→ Your objective: Output all lines exactly, with nothing added or dropped.

→ Data extract:
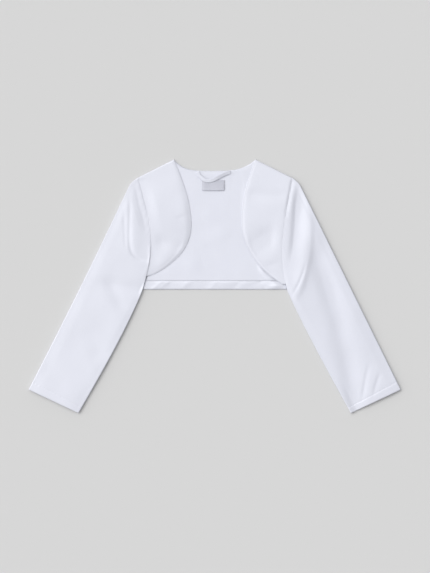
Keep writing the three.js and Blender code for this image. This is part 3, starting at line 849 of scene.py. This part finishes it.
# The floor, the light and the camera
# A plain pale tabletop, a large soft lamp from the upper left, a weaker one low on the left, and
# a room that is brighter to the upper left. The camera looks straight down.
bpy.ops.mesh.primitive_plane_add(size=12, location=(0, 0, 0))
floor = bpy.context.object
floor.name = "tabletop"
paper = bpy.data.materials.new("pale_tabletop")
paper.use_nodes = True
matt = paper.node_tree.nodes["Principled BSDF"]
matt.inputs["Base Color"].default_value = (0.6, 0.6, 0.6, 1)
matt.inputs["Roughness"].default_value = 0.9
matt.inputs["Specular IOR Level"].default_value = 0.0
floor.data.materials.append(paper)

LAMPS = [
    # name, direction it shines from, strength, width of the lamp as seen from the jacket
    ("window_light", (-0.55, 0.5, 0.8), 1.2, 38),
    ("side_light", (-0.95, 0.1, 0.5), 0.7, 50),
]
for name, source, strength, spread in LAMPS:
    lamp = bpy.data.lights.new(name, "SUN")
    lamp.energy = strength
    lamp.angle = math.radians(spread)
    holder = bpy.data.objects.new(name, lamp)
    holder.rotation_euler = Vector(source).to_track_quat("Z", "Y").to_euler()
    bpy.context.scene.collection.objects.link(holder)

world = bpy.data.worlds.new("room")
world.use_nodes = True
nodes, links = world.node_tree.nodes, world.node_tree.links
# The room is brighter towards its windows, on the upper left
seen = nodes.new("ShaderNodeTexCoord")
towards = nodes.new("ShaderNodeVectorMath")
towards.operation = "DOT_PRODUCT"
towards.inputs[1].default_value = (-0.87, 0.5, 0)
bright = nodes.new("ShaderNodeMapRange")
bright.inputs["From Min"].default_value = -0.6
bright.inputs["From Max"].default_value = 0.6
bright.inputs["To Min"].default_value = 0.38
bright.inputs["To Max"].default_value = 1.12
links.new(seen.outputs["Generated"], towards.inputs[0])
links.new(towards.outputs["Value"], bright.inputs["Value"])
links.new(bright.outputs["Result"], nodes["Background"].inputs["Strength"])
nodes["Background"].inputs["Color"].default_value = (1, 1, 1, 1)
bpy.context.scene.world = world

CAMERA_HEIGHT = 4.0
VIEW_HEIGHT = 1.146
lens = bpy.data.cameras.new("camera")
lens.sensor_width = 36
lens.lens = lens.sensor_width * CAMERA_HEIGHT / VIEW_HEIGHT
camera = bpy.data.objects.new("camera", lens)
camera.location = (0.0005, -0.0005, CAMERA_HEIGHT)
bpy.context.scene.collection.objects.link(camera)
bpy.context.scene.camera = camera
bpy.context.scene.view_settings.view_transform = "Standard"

→ The reply:
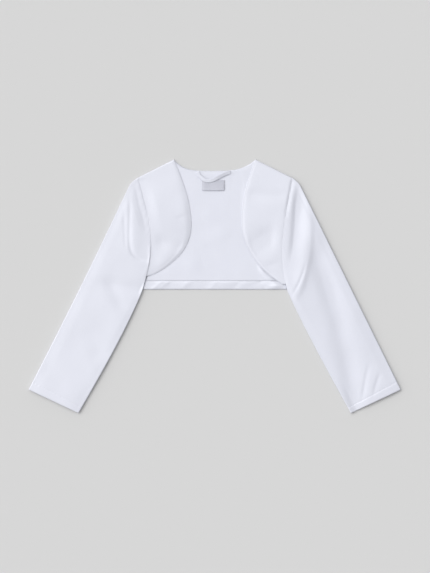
Keep writing the three.js and Blender code for this image. This is part 3, starting at line 849 of scene.py. This part finishes it.
# The floor, the light and the camera
# A plain pale tabletop, a large soft lamp from the upper left, a weaker one low on the left, and
# a room that is brighter to the upper left. The camera looks straight down.
bpy.ops.mesh.primitive_plane_add(size=12, location=(0, 0, 0))
floor = bpy.context.object
floor.name = "tabletop"
paper = bpy.data.materials.new("pale_tabletop")
paper.use_nodes = True
matt = paper.node_tree.nodes["Principled BSDF"]
matt.inputs["Base Color"].default_value = (0.6, 0.6, 0.6, 1)
matt.inputs["Roughness"].default_value = 0.9
matt.inputs["Specular IOR Level"].default_value = 0.0
floor.data.materials.append(paper)

LAMPS = [
    # name, direction it shines from, strength, width of the lamp as seen from the jacket
    ("window_light", (-0.55, 0.5, 0.8), 1.2, 38),
    ("side_light", (-0.95, 0.1, 0.5), 0.7, 50),
]
for name, source, strength, spread in LAMPS:
    lamp = bpy.data.lights.new(name, "SUN")
    lamp.energy = strength
    lamp.angle = math.radians(spread)
    holder = bpy.data.objects.new(name, lamp)
    holder.rotation_euler = Vector(source).to_track_quat("Z", "Y").to_euler()
    bpy.context.scene.collection.objects.link(holder)

world = bpy.data.worlds.new("room")
world.use_nodes = True
nodes, links = world.node_tree.nodes, world.node_tree.links
# The room is brighter towards its windows, on the upper left
seen = nodes.new("ShaderNodeTexCoord")
towards = nodes.new("ShaderNodeVectorMath")
towards.operation = "DOT_PRODUCT"
towards.inputs[1].default_value = (-0.87, 0.5, 0)
bright = nodes.new("ShaderNodeMapRange")
bright.inputs["From Min"].default_value = -0.6
bright.inputs["From Max"].default_value = 0.6
bright.inputs["To Min"].default_value = 0.38
bright.inputs["To Max"].default_value = 1.12
links.new(seen.outputs["Generated"], towards.inputs[0])
links.new(towards.outputs["Value"], bright.inputs["Value"])
links.new(bright.outputs["Result"], nodes["Background"].inputs["Strength"])
nodes["Background"].inputs["Color"].default_value = (1, 1, 1, 1)
bpy.context.scene.world = world

CAMERA_HEIGHT = 4.0
VIEW_HEIGHT = 1.146
lens = bpy.data.cameras.new("camera")
lens.sensor_width = 36
lens.lens = lens.sensor_width * CAMERA_HEIGHT / VIEW_HEIGHT
camera = bpy.data.objects.new("camera", lens)
camera.location = (0.0005, -0.0005, CAMERA_HEIGHT)
bpy.context.scene.collection.objects.link(camera)
bpy.context.scene.camera = camera
bpy.context.scene.view_settings.view_transform = "Standard"